MOVISTAR FÜHLT SICH WIE ZU HAUSE
Viele Fahrer sind mit den Straßen des Baskenlandes vertraut, aber es gibt kein lokaleres Team als Movistar. Die in der Nachbarprovinz Navarra ansässige Mannschaft geht mit einem einzigen Anführer in ihre 41. Tour de France: Enric Mas. Sein bisher bestes Gesamtergebnis war der fünfte Platz im Jahr 2020, sein erster Sieg als Profi war die 6. Etappe der Itzulia Baskenland 2018. „Von zu Hause aus zu starten, macht es zu einer anderen Tour", sagt der Mallorquiner. „Letztes Jahr hatten die dänischen Fahrer einen Vorteil gegenüber dem Rest des Feldes, weil wir in Kopenhagen gestartet sind. In diesem Jahr starten wir in Bilbao, also werden alle spanischen Fahrer versuchen, davon zu profitieren, dass sie diese Straßen auswendig kennen. Die spanischen Fans wollen, dass Carlos [Rodriguez], Mikel [Landa] und ich versuchen, Pogacar und Vingegaard zu schlagen. Das ist nicht einfach, aber ich würde nicht sagen, dass es unmöglich ist. Ich hoffe darauf, am Ende auf dem Podium zu stehen."
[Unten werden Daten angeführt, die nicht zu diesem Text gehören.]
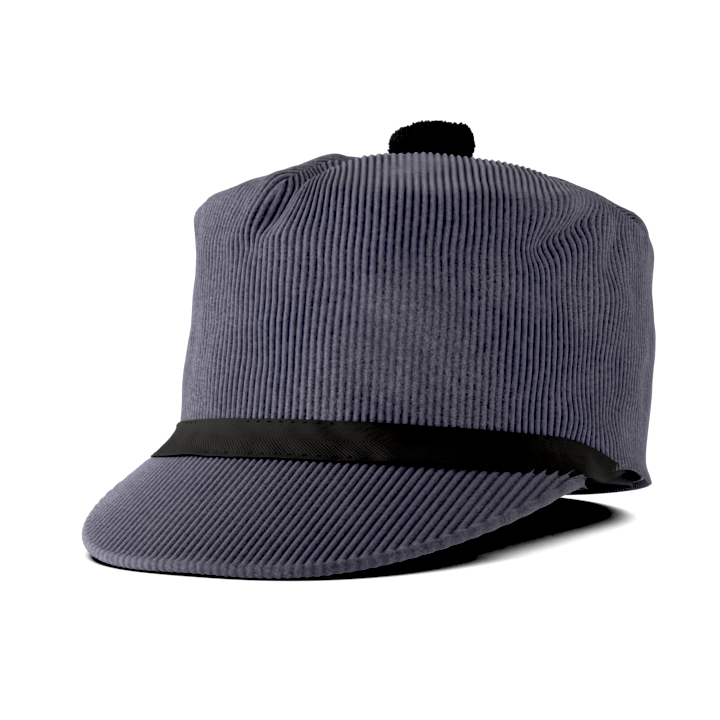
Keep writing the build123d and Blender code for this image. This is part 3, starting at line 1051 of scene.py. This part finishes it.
def add_light(name, spot, size, power, aim):
    data = bpy.data.lights.new(name, "AREA")
    data.shape = "RECTANGLE"
    data.size, data.size_y = size
    data.energy = power
    light = bpy.data.objects.new(name, data)
    light.location = spot
    light.rotation_euler = (Vector(aim) - Vector(spot)).to_track_quat("-Z", "Y").to_euler()
    bpy.context.scene.collection.objects.link(light)


def studio_world():
    """White round the horizon and dimmer overhead, so the brim is darker than the wall."""
    world = bpy.data.worlds.new("studio")
    world.use_nodes = True
    tree = world.node_tree
    where = tree.nodes.new("ShaderNodeTexCoord").outputs["Generated"]
    split = tree.nodes.new("ShaderNodeSeparateXYZ")
    tree.links.new(where, split.inputs[0])
    level = tree.nodes.new("ShaderNodeMapRange")
    level.interpolation_type = "SMOOTHSTEP"
    tree.links.new(split.outputs["Z"], level.inputs["Value"])
    for key, value in (("From Min", 0.24), ("From Max", 0.5), ("To Min", 1.1), ("To Max", 0.44)):
        level.inputs[key].default_value = value
    tree.links.new(level.outputs["Result"], tree.nodes["Background"].inputs["Strength"])
    tree.nodes["Background"].inputs["Color"].default_value = (1, 1, 1, 1)
    return world


def floor_material():
    """A glowing white table with a painted shadow: its glow fades to dark where the cap stands close over it."""
    n = Nodes("floor")
    openness = n.add("AmbientOcclusion", {"Distance": 0.16}, samples=32).outputs["AO"]
    n.put(n.shader.inputs["Emission Color"], grey(1.0))
    # painted shadow: the glow is dimmed by how closed-in each spot of the floor is
    n.put(n.shader.inputs["Emission Strength"], n.span(openness, 0.27, 0.48, 0.0, 1.06))
    return n.surface(grey(0.0), 1.0, specular=0.0)


def add_sun():
    data = bpy.data.lights.new("sun", "SUN")
    data.energy = SUN
    data.angle = radians(36)
    lamp = bpy.data.objects.new("sun", data)
    lamp.rotation_euler = Vector(SUN_FROM).to_track_quat("Z", "Y").to_euler()
    bpy.context.scene.collection.objects.link(lamp)


def add_studio():
    scene = bpy.context.scene
    view = scene.view_settings
    view.view_transform = "Standard"
    view.use_curve_mapping = True
    view.curve_mapping.black_level = (0.03, 0.03, 0.03)
    view.curve_mapping.update()
    scene.world = studio_world()
    bpy.ops.mesh.primitive_plane_add(size=60, location=(0, 0, 0))
    floor = bpy.context.object
    floor.name = "floor"
    floor.data.materials.append(floor_material())
    add_sun()
    add_light("rim", (0.9, 0.75, 0.5), (0.6, 0.6), 6, (0, 0, 0.08))


add_camera()
add_studio()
DIE GESCHICHTE DER 22 MANNSCHAFTEN AUF EINEN BLICK
Movistar ist eines der fünf von 22 Teams, die bereits mindestens zweimal die Tour de France gewonnen haben. Die von Eusebio Unzué geleitete Mannschaft hat sieben Mal für ihren früheren Titelsponsor gewonnen (fünf Mal mit Miguel Indurain, ein Mal mit Pedro Delgado und Oscar Pereiro), genauso oft wie Ineos Grenadiers (vier Mal mit Chris Froome, ein Mal mit Bradley Wiggins, Geraint Thomas und Egan Bernal). Zwei Teams gewannen zweimal: Astana Qazaqstan (mit Alberto Contador und Vincenzo Nibali) und UAE Team Emirates (mit Tadej Pogacar). Jumbo-Visma (1 Sieg mit Jonas Vingegaard) hält den Rekord an Etappensiegen: 70. Die niederländische Mannschaft liegt bei der Anzahl der Teilnahmen (39) an zweiter Stelle hinter Movistar (40) und vor Lotto-Dstny (36). Ineos Grenadiers führt in der Gesamtwertung der Maillots Jaunes (91) vor Movistar (79) und Jumbo-Visma (45). Uno-X ist der einzige Neuling in diesem Jahr, aber Teams, die die Tour de France-Fans bereits kennen, haben noch keine einzige Etappe gewonnen (Intermarché-Circus-Wanty und Arkea-Samsic) oder das Maillot Jaune getragen (Intermarché-Circus-Wanty, Arkea-Samsic, Bahrain Victorious und Israel-Premier Tech).